The invisible church or church invisible is a theological concept of an "invisible" body of the elect who are known only to God, in contrast to the " visible church"—that is, the institutional body on earth which preaches the gospel and administers the sacraments. Every member of the invisible church is saved, while the visible church contains some individuals who are saved and others who are unsaved. According to this view, Bible passages such as , , and speak about this distinction.

This concept has been attributed to St Augustine of Hippo as part of his refutation of the Donatist sect. He was strongly influenced by the Platonist belief that true reality is invisible and that, if the visible reflects the invisible, it does so only partially and imperfectly (see Theory of Forms). Others question whether Augustine really held to some form of an "invisible true Church" concept.

The concept was insisted upon during the Protestant reformation as a way of distinguishing between the "visible" Roman Catholic Church, which according to the Reformers was corrupt, and those within it who truly believe, as well as true believers within their own denominations.

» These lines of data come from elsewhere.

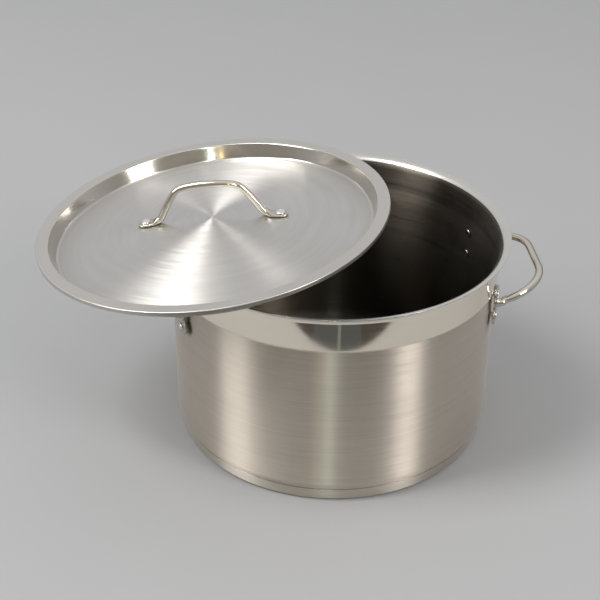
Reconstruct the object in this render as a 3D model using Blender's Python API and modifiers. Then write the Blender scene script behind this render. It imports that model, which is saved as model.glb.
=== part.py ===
"""A 36 cm commercial stock pot, with its lid resting askew on the rim.

Metres, +Z up. The origin is the centre of the pot's base, on the surface it stands on, and the
side handles lie on the X axis. Each physical piece is its own object.
"""

import math

import bmesh
import bpy
from mathutils import Vector

GAP = 0.0003                      # between neighbouring pieces
TURN_STEPS = 64                   # facets round the pot, its base and its lid

# Pot: radii and heights of the outer surface
SHEET = 0.0010
WALL_RADIUS = 0.180
BAND_RADIUS = 0.1828              # the polished band below the rim
BAND_LINE_Z = 0.195
BAND_STEP = 0.0035                # height of the rounded step from wall to band
COVE_Z = 0.2303                   # where the band starts to flare
COVE_RADIUS = 0.0104
CORNER_RADIUS = 0.016
CORNER_CENTRE = (0.164, 0.0265)   # (radius, height) of the base corner's arc
INSIDE_RADIUS = WALL_RADIUS - SHEET

# Encapsulated base: a thin cup round a disc of aluminium
CAP_SHEET = 0.0006
CAP_TOP = (0.1765, 0.0155)
CAP_LOW_RADIUS = 0.1752
CAP_CORNER_RADIUS = 0.005
DISC_RADIUS = 0.1725
DISC_BOTTOM_Z = CAP_SHEET + GAP
DISC_TOP_Z = CORNER_CENTRE[1] - CORNER_RADIUS - GAP

# Side handles
PLATE_AZIMUTH = math.radians(22.5)
PLATE_Z = 0.178
RIVET_SPACING = 0.027
PLATE_BACK_RADIUS = 0.1831        # distance of a plate's back face from the pot's axis
PLATE_THICKNESS = 0.0024
LOBE_RADIUS = 0.0103
WAIST_HALF_WIDTH = 0.0055
BOSS_RADIUS = 0.0032              # pressed feet round the rivets, which stay below the band's line
ROD_RADIUS = 0.004
ROD_Z = 0.1812
ROD_TILT = math.radians(16.5)
LOOP_DEPTH = 0.058
LOOP_HALF_WIDTH = 0.069
LOOP_CORNER_RADIUS = 0.048
WELD_FLARE = ((0.0, 1.45), (0.0015, 1.3), (0.0032, 1.05))   # (distance from plate, radius factor)

# Rivets
SHANK_RADIUS = 0.0020
HOLE_RADIUS = SHANK_RADIUS + GAP
HEAD_RADIUS = 0.0043
LID_HEAD_RADIUS = 0.0052
HEAD_HEIGHT = 0.0023
TAIL_RADIUS = 0.0037
TAIL_HEIGHT = 0.0016
RIVET_STEPS = 12

# Lid, in its own frame: origin in the top plane of the flange, on the lid's axis
LID_SHEET = 0.0010
LID_RADIUS = 0.1948
LID_EDGE_DROP = 0.0046
LID_EDGE_ROUND = 0.0013
FLANGE_INNER_RADIUS = 0.1809
RECESS_RADIUS = 0.1754
RECESS_DEPTH = 0.0171
RING_RADIUS = 0.1727              # inner edge of the small ring round the panel
PANEL_RADIUS = 0.1715
PANEL_APEX_Z = -0.0010
PANEL_POWER = 1.65
LID_CENTRE = (-0.1340, 0.0078, 0.2556)
LID_ROTATION = (math.radians(-0.41), math.radians(-7.3), 0.0)

# Lid handle, in a frame on the lid's axis turned about it
BOW_TURN = math.radians(-8.2)
BOW_ROD_RADIUS = 0.00375
BOW_RIVET_X = 0.0746
BOW_TIP_X = 0.0830
FOOT_HALF_WIDTH = 0.0065
FOOT_THICKNESS = 0.0026
FOOT_FLAT_FROM_X = 0.0670         # the foot is flat outside this, the rod round inside FOOT_BEND_X
FOOT_BEND_X = 0.0585
BOW_SHAPE = ((0.0470, 0.0180), (0.0362, 0.0325), (0.0265, 0.0367), (0.0132, 0.0384), (0.0, 0.0389))
SECTION_POINTS = 12


def clear_scene():
    for obj in list(bpy.data.objects):
        bpy.data.objects.remove(obj, do_unlink=True)


def new_collection(name):
    collection = bpy.data.collections.new(name)
    bpy.context.scene.collection.children.link(collection)
    return collection


def new_material(name, colour, roughness, metallic=1.0):
    material = bpy.data.materials.new(name)
    material.use_nodes = True
    shader = material.node_tree.nodes["Principled BSDF"]
    shader.inputs["Base Color"].default_value = (*colour, 1.0)
    shader.inputs["Roughness"].default_value = roughness
    shader.inputs["Metallic"].default_value = metallic
    return material


def add_object(name, data, collection, material=None):
    obj = bpy.data.objects.new(name, data)
    collection.objects.link(obj)
    if material:
        data.materials.append(material)
    return obj


def arc(centre, radius, start, end, steps):
    """Points of an arc in the (radius, height) plane, from the start angle to the end, in degrees."""
    angles = [math.radians(start + (end - start) * i / steps) for i in range(steps + 1)]
    return [(centre[0] + radius * math.cos(a), centre[1] + radius * math.sin(a)) for a in angles]


def turned(name, profile, collection, material=None, steps=TURN_STEPS):
    """A profile of (radius, height) points, from top to bottom down its outer side, turned about Z."""
    mesh = bpy.data.meshes.new(name)
    edges = [(i, i + 1) for i in range(len(profile) - 1)]
    mesh.from_pydata([(r, 0.0, z) for r, z in profile], edges, [])
    obj = add_object(name, mesh, collection, material)
    screw = obj.modifiers.new("turn", "SCREW")
    screw.steps = screw.render_steps = steps
    screw.use_merge_vertices = True
    screw.merge_threshold = 0.00001
    screw.use_smooth_shade = True
    return obj


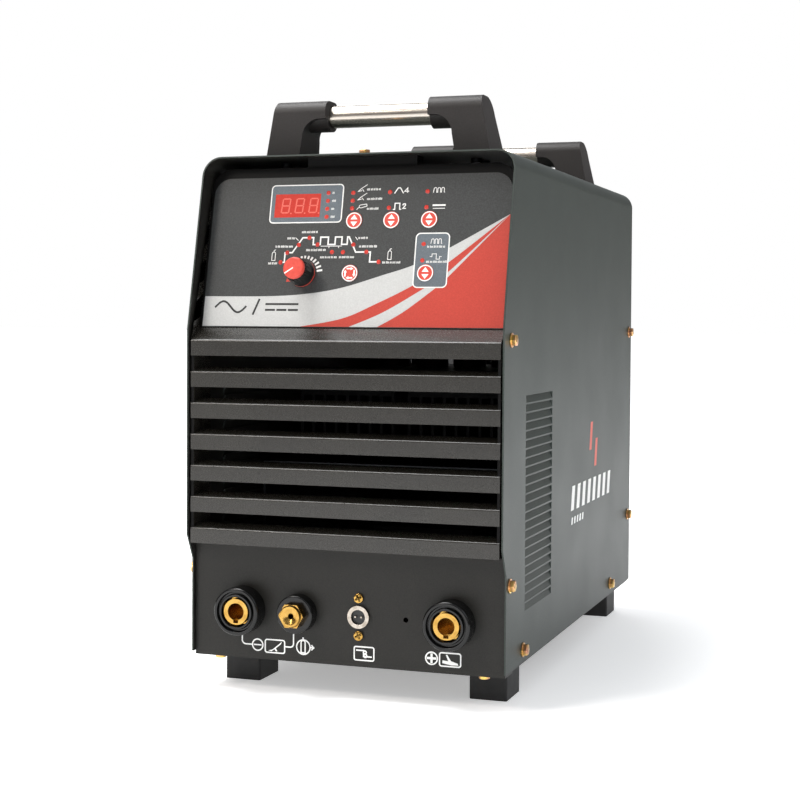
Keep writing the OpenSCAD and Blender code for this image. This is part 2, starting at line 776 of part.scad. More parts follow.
module handle_screws() {
    color("#c79a4a") handle_screw_places() {
        rod(handle_screw_d, -sheet - 0.1, handle_screw_l);
        rod(9, -sheet - 3.4, -sheet);
    }
}

// Feet and the screws under the base
module foot_places() {
    for (x = [-foot_x + foot_w / 2, foot_x - foot_w / 2],
            y = [y_front + foot_front + foot_l / 2, y_rear - foot_rear - foot_l / 2])
        translate([x, y, foot_h]) children();
}
module foot_outline(r) {
    square([foot_w - 2 * r, foot_l], center = true);
    square([foot_w, foot_l - 2 * r], center = true);
    for (x = [-1, 1], y = [-1, 1]) translate([x * (foot_w / 2 - r), y * (foot_l / 2 - r)]) circle(r);
}
module feet() {
    color("#2a2a2a") foot_places() translate([0, 0, -foot_h]) difference() {
        linear_extrude(foot_h) foot_outline(2);
        translate([0, 0, -1]) cylinder(d = 12, h = foot_h - 7);
        cylinder(r = base_screw_d / 2 + screw_gap, h = 3 * foot_h, center = true);
    }
}
module pan_screw(d, head_d, head_h, l) {
    rod(d, -0.1, l);
    rod(head_d, -head_h / 2, 0);
    translate([0, 0, -head_h]) cylinder(d1 = head_d * 0.6, d2 = head_d, h = head_h / 2 + 0.02);
}
module base_screws() {
    color("#d8ae55") {
        both_sides() translate([base_screw_x, base_screw_y, foot_h - sheet])
            pan_screw(base_screw_d, 8.4, 3, 8);
        foot_places() translate([0, 0, -8]) pan_screw(base_screw_d, 8.4, 3, 14);
    }
}

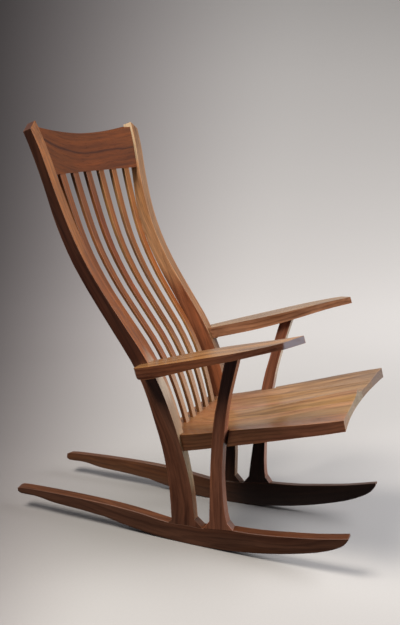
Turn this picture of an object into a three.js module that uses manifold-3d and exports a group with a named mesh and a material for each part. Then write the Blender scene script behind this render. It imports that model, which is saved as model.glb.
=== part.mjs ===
// A walnut rocking chair: two splayed side frames, a dished seat, a slatted back and two arms.
//
// Millimetres, +Z up. The chair faces -Y and is symmetric about X = 0. Pieces of the sitter's right side
// (-X) are drawn and then mirrored for the left. While the pieces are drawn, Y = 0 is the front of the front
// leg's foot and Z = 0 is the floor; at the end the chair is moved so that the origin lies under its middle.
// Touching pieces keep a joint gap, and loose tenons sit in mortises hidden inside the joints.

import * as THREE from 'three';
import { mergeVertices } from 'three/addons/utils/BufferGeometryUtils.js';
import Module from 'manifold-3d';

const wasm = await Module();
wasm.setup();

// Driving dimensions
const HEIGHT = 1100; // floor to the tops of the back posts
const GAP = 0.3; // left between touching faces
const BOARD = 25; // thickness of the rockers, the front legs and the posts' feet
const SPLAY = 0.151; // outward lean of the rockers and feet, per unit of height
const TOE = 0.026; // the rockers come together towards the rear by this much per unit of length
const HALF_TRACK = 156.3; // from the middle to a rocker's outer face at the front leg, on the floor

const TOE_TIP = -301; // front end of the rockers
const TAIL_TIP = 674; // rear end of the rockers
const ROCK_RADIUS = 1120; // curve of the rockers' soles
const REST_Y = 132; // where the rockers touch the floor at rest, below the chair's centre of mass
const REST_FLAT = 20; // half the length of the flat worn on each sole there
const TOE_END = -250; // where the long curve of the sole gives way to the toe
const TAIL_START = 400; // and to the thin tail

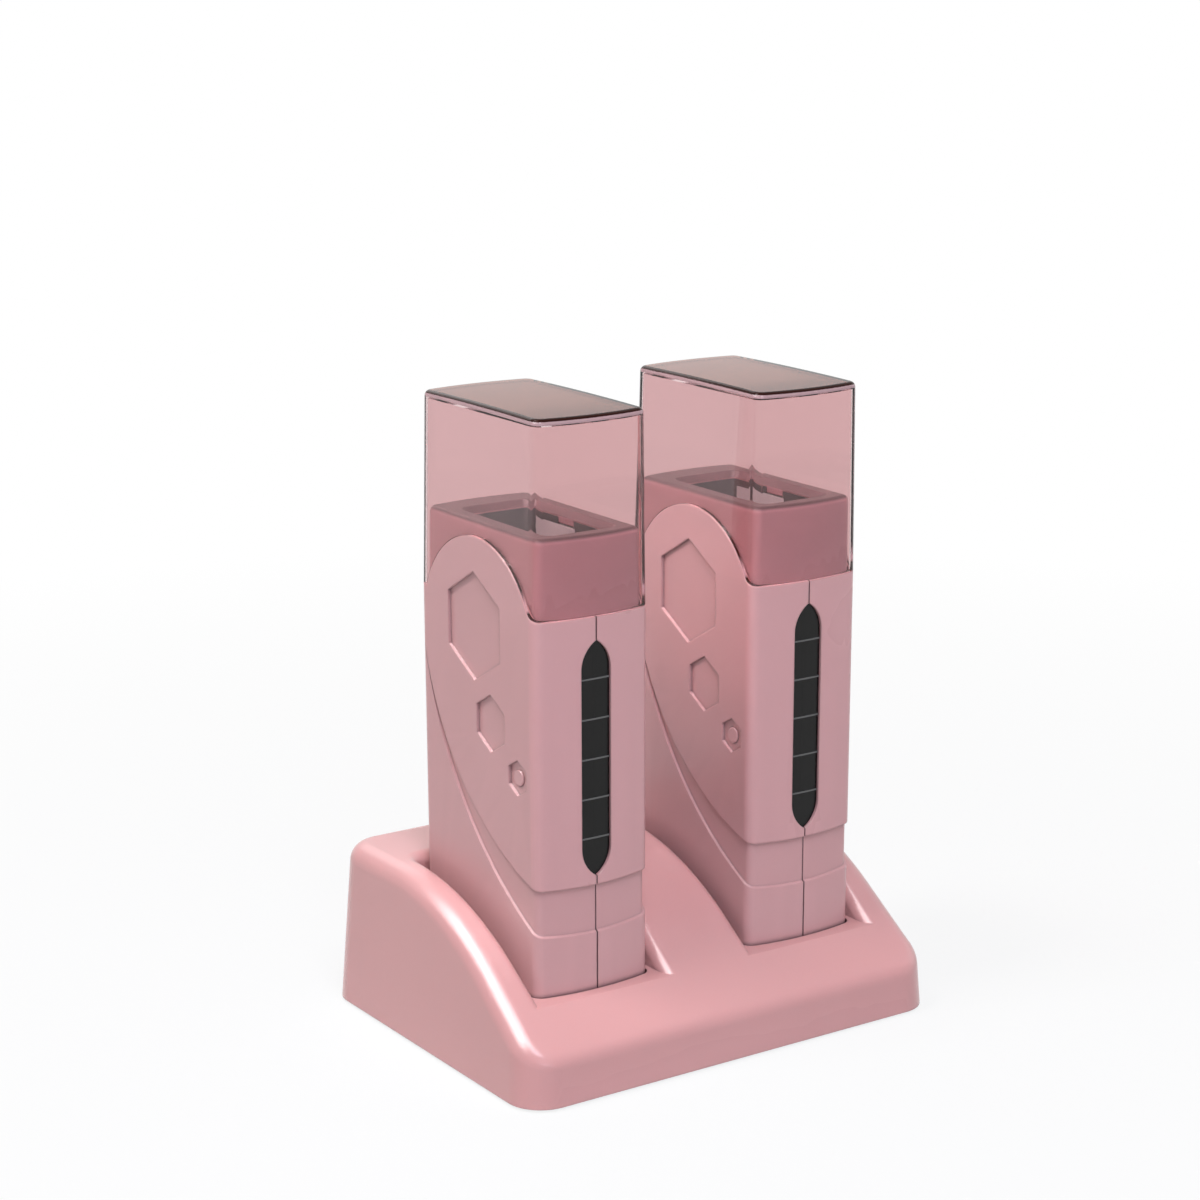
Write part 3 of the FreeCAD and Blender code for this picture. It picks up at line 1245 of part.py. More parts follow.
def thermal_cutout():
    """A small cutout on the key side's plate, above the heating element."""
    owner = new_body("cutout")
    face = sketch(owner, "cutout_side", "YZ_Plane",
                  [rounded_box("cutout_width", "cutout_height", "(cutout_width/5)",
                               "heat_plate_offset", "cutout_low + cutout_height/2")],
                  lift=f"-{WELL_HALF}")
    pad(owner, "cutout_pad", face, "cutout_thick", reverse=True)
    return [owner]


def control_board():
    """The board behind the key, with two chips."""
    owner = new_body("board")
    face = sketch(owner, "board_side", "YZ_Plane",
                  [centred_box("board_width", "board_height", "small_hex_y", "small_hex_z")],
                  lift=f"-{BOARD_FACE}")
    pad(owner, "board_pad", face, "board_thick")
    chips = [centred_box("chip_width", "chip_width", f"small_hex_y + {side}*board_width/4",
                         "small_hex_z + board_height/2 - chip_width*0.8") for side in (-1, 1)]
    spots = sketch(owner, "board_chip_side", "YZ_Plane", chips, lift=f"-{BOARD_FACE}")
    pad(owner, "board_chips", spots, "chip_thick", reverse=True)
    return [owner]


def push_switch():
    owner = new_body("switch")
    face = sketch(owner, "switch_side", "YZ_Plane",
                  [centred_box("switch_width", "switch_width", "small_hex_y", "small_hex_z"),
                   ("circle", ("small_hex_y", "small_hex_z"), "key_stem_radius + key_gap")],
                  lift=f"-{BOARD_FACE}")
    pad(owner, "switch_pad", face, "switch_thick", reverse=True)
    return [owner]


def indicator_lamp():
    owner = new_body("lamp")
    face = sketch(owner, "lamp_side", "YZ_Plane",
                  [("circle", ("small_hex_y", "small_hex_z + lamp_rise"), "lamp_radius")],
                  lift=f"-{BOARD_FACE}")
    pad(owner, "lamp_pad", face, "lamp_length", reverse=True)
    tip = number(f"{BOARD_FACE} + lamp_length")
    fillet(owner, "lamp_dome", "lamp_radius*0.6",
           lambda edge: abs(abs(middle_of(edge).x) - tip) < 0.01)
    return [owner]


def power_key():
    """The round key: its head fills the hole in the shell, its stem enters the switch."""
    owner = new_body("key")
    centre = ("small_hex_y", "small_hex_z")
    flange_face = f"({half_width('shell_wall')} - fit_gap)"
    flange_back = f"({flange_face} - key_flange_thick)"
    tip = f"({half_width('hex_depth')} + key_proud)"
    flange = sketch(owner, "key_flange_side", "YZ_Plane",
                    [("circle", centre, "key_flange_radius")], lift=f"-{flange_face}")
    pad(owner, "key_flange", flange, "key_flange_thick")
    head = sketch(owner, "key_head_side", "YZ_Plane", [("circle", centre, "key_radius")],
                  lift=f"-{tip}")
    pad(owner, "key_head", head, f"{tip} - {flange_back}")
    stem = sketch(owner, "key_stem_side", "YZ_Plane", [("circle", centre, "key_stem_radius")],
                  lift=f"-{flange_face}")
    pad(owner, "key_stem", stem,
        f"{flange_face} - {BOARD_FACE} - switch_thick + stem_engage")
    outer = number(tip)
    fillet(owner, "key_edge", "key_proud*0.8",
           lambda edge: abs(abs(middle_of(edge).x) - outer) < 0.01)
    return [owner]


def plug_socket():
    """The block in the heater's foot that slips over the dock's nose."""
    owner = new_body("socket")
    plan = sketch(owner, "socket_plan", "XY_Plane",
                  [centred_box("socket_width", "socket_length")], lift=HEATER_FOOT)
    pad(owner, "socket_block", plan, "socket_height")
    flange = sketch(owner, "socket_flange_plan", "XY_Plane",
                    [centred_box("socket_width + 2*socket_flange",
                                 "socket_length + 2*socket_flange")],
                    lift=f"{HEATER_FOOT} + shell_wall + fit_gap")
    pad(owner, "socket_flange_pad", flange, "socket_flange")
    mouth = sketch(owner, "socket_mouth_plan", "XY_Plane",
                   [stadium("nose_width + 2*nose_gap", "nose_length + 2*nose_gap")],
                   lift=HEATER_FOOT)
    pocket(owner, "socket_mouth", mouth, "nose_height - rest_gap + nose_gap", reverse=True)
    bores = [("circle", ("0", y), "pin_radius + fit_gap/2") for place, y in PINS]
    holes = sketch(owner, "socket_bore_plan", "XY_Plane", bores, lift=HEATER_FOOT)
    pocket(owner, "socket_bores", holes, reverse=True)
    return [owner]


def socket_pins():
    return [cylinder(f"{place}_socket_pin", "pin_radius",
                     "socket_height + pin_tail - pin_set_in", "0", y,
                     f"{HEATER_FOOT} + pin_set_in") for place, y in PINS]


def shell_screws():
    inward = Rotation(Vector(0, 1, 0), -90)
    return [screw(f"shell_{end}_screw", "shell_screw_length", "shell_screw_seat", y,
                  "shell_screw_z", inward)
            for end, y in (("front", "(-shell_screw_y)"), ("rear", "(shell_screw_y)"))]


def heater_wires():
    """From the socket to the board and a heating element, and from the board to both."""
    front_pin, rear_pin = (y for place, y in PINS)
    tail = f"({HEATER_FOOT} + socket_height + pin_tail)"
    on_board = f"(-{BOARD_FACE} - wire_radius - fit_gap)"
    on_element = f"({WELL_HALF} + element_thick/2)"
    below = f"({tail} + wire_bend)"
    rise = "(well_foot - ledge_thick - wire_bend)"
    end_z = "(small_hex_z - switch_width/2 - wire_bend)"
    near, far = "(heat_plate_offset)", "(heat_plate_offset + element_width/4)"
    first, second, third = (f"(small_hex_y + {step}*wire_y_step)" for step in (-1, 0, 1))
    return [
        tube("front_pin_wire", [
            ("0", front_pin, tail), ("0", front_pin, f"{below} + wire_bend"),
            (on_board, second, rise), (on_board, second, end_z)]),
        tube("rear_pin_wire", [
            ("0", rear_pin, tail), ("0", rear_pin, below),
            (on_element, near, f"{rise} - wire_bend"), (on_element, near, "element_low")]),
        tube("plain_element_wire", [
            (on_element, far, "element_low"), (on_element, far, f"{rise} - wire_radius"),
            (on_board, first, f"{rise} + wire_radius"), (on_board, first, end_z)]),
        tube("key_element_wire", [
            (f"-{on_element}", near, "element_low"),
            (f"-{on_element}", near, "element_low - 3*wire_bend"),
            (on_board, third, "element_low - 3*wire_bend"), (on_board, third, end_z)])]


# ---------------------------------------------------------------- assembly

def main():
    keep(base_housing(), "base_housing")
    keep(base_plate(), "base_plate")
    keep(group("feet", [cylinder(f"foot_{index}", "foot_radius", "foot_stand + foot_recess",
                                 x, y, "-foot_stand")
                        for index, (x, y) in enumerate(foot_centres())]), "base_feet")
    keep(group("plate_screws", [screw(f"base_screw_{index}", "base_screw_length", x, y,
                                      "screw_seat_depth")
                                for index, (x, y) in enumerate(base_bosses())]),
         "base_screws")
    keep(power_inlet(), "power_inlet")
    keep(group("inlet_pins", power_inlet_pins()), "power_inlet_pins")
    keep(group("base_wires", supply_wires()), "supply_wires")
    recess = band()
    pieces = {
        "dock_connector": dock_connector(),
        "dock_contacts": dock_contacts(),
        "key_side_shell": shell_half(-1, recess),
        "plain_side_shell": shell_half(1, recess),
        "collar": collar(),
        "cap": cap(),
        "window_lens": window_lens(),
        "level_marks": level_marks(),
        "cartridge_well": cartridge_well(),
        "heat_plates": heat_plates(),
        "heating_elements": heating_elements(),
        "element_clips": element_clips(),
        "thermal_cutout": thermal_cutout(),
        "control_board": control_board(),
        "push_switch": push_switch(),
        "indicator_lamp": indicator_lamp(),
        "power_key": power_key(),
        "plug_socket": plug_socket(),
        "socket_pins": socket_pins(),
        "shell_screws": shell_screws(),
        "heater_wires": heater_wires(),
    }
    for side, centre in DOCKS:
        for name, solids in pieces.items():
            keep(group(f"{side}_{name}_pair", solids), f"{side}_{name}", x=centre,
                 y="-heater_forward")
    doc.recompute()
    for item in doc.Objects:
        if "Invalid" in item.State or "Error" in item.State:
            raise RuntimeError(f"{item.Name} is {item.State}")
    for piece in kept:
        if piece.Shape.isNull() or not piece.Shape.isValid() or piece.Shape.Volume <= 0:
            raise RuntimeError(f"{piece.Label} has no sound shape")
    os.makedirs("parts", exist_ok=True)
    for piece in kept:
        piece.Shape.exportStep(f"parts/{piece.Label}.step")


main()
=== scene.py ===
"""Looks of the twin roll on wax heater: materials, studio light, floor and camera.

Metres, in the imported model's frame: +X along the base, -Y to the front, +Z up.
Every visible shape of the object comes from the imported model: no piece is added here.
"""
import bpy
import math

from mathutils import Matrix, Vector


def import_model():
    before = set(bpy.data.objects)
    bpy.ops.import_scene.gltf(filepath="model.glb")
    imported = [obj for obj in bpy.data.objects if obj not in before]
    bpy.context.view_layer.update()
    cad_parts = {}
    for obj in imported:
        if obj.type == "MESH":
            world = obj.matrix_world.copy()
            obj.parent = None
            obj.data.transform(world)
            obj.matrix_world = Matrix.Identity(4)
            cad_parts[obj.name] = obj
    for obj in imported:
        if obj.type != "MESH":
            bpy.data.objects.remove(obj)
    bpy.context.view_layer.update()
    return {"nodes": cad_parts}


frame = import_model()


# ---------------------------------------------------------------- node graphs

WHITE = (1.0, 1.0, 1.0, 1.0)
NOISE_RANGE = (0.3, 0.7)    # noise seldom leaves it
SMALL_EDGE = 0.0002         # the rounding of edges on small parts


def linear(red, green, blue):
    """A colour written as 0 to 255 display values, as the shaders want it."""
    def one(value):
        share = value / 255
        return share / 12.92 if share <= 0.04045 else ((share + 0.055) / 1.055) ** 2.4
    return (one(red), one(green), one(blue), 1.0)


def tinted(colour, factor):
    """The colour made lighter or darker."""
    return tuple(min(value * factor, 1.0) for value in colour[:3]) + (1.0,)


def plainer(colour):
    """The colour made nearly grey, for the light that plastic throws on its neighbours."""
    kept, brightness = 0.3, 0.95
    grey = sum(colour[:3]) / 3
    return tuple(brightness * (kept * value + (1 - kept) * grey)
                 for value in colour[:3]) + (1.0,)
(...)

John Calvin described the church invisible as "that which is actually in God's presence, into which no persons are received but those who are children of God by grace of adoption and true members of Christ by sanctification of the Holy Spirit... [it] includes not only the saints presently living on earth, but all the elect from the beginning of the world." He continues in contrasting this church with the church scattered throughout the world. "In this church there is a very large mixture of hypocrites, who have nothing of Christ but the name and outward appearance..." (Institutes 4.1.7)

Pietism later took this a step further, with its formulation of ecclesiolae in ecclesia ("little churches within the church").

Roman Catholic theology, reacting against the Protestant concept of an invisible Church, emphasized the visible aspect of the Church founded by Christ, but in the twentieth century placed more stress on the interior life of the Church as a supernatural organism, identifying the Church, as in the encyclical Mystici corporis Christi of Pope Pius XII, with the Mystical Body of Christ. In Catholic doctrine, the one true Church is the visible society founded by Christ, namely, the Catholic Church under the global jurisdiction of the bishop of Rome.

This encyclical rejected two extreme views of the Church:

  • (1) A rationalistic or purely sociological understanding of the Church, according to which it is merely a human organization with structures and activities, is mistaken. The visible Church and its structures do exist but the Church is more, as it is guided by the Holy Spirit:

    Although the juridical principles, on which the Church rests and is established, derive from the divine constitution given to it by Christ and contribute to the attaining of its supernatural end, nevertheless that which lifts the Society of Christians far above the whole natural order is the Spirit of our Redeemer who penetrates and fills every part of the Church.

  • (2) An exclusively mystical understanding of the Church is mistaken as well, because a mystical "Christ in us" union would deify its members and mean that the acts of Christians are simultaneously the acts of Christ. The theological concept una mystica persona (one mystical person) refers not to an individual relation but to the unity of Christ with the Church and the unity of its members with him in her.

Eastern Orthodox theologian Vladimir Lossky too characterizes as a " Nestorian ecclesiology" that which would "divide the Church into distinct beings: on the one hand a heavenly and invisible Church, alone true and absolute; on the other, the earthly Church (or rather 'the churches'), imperfect and relative".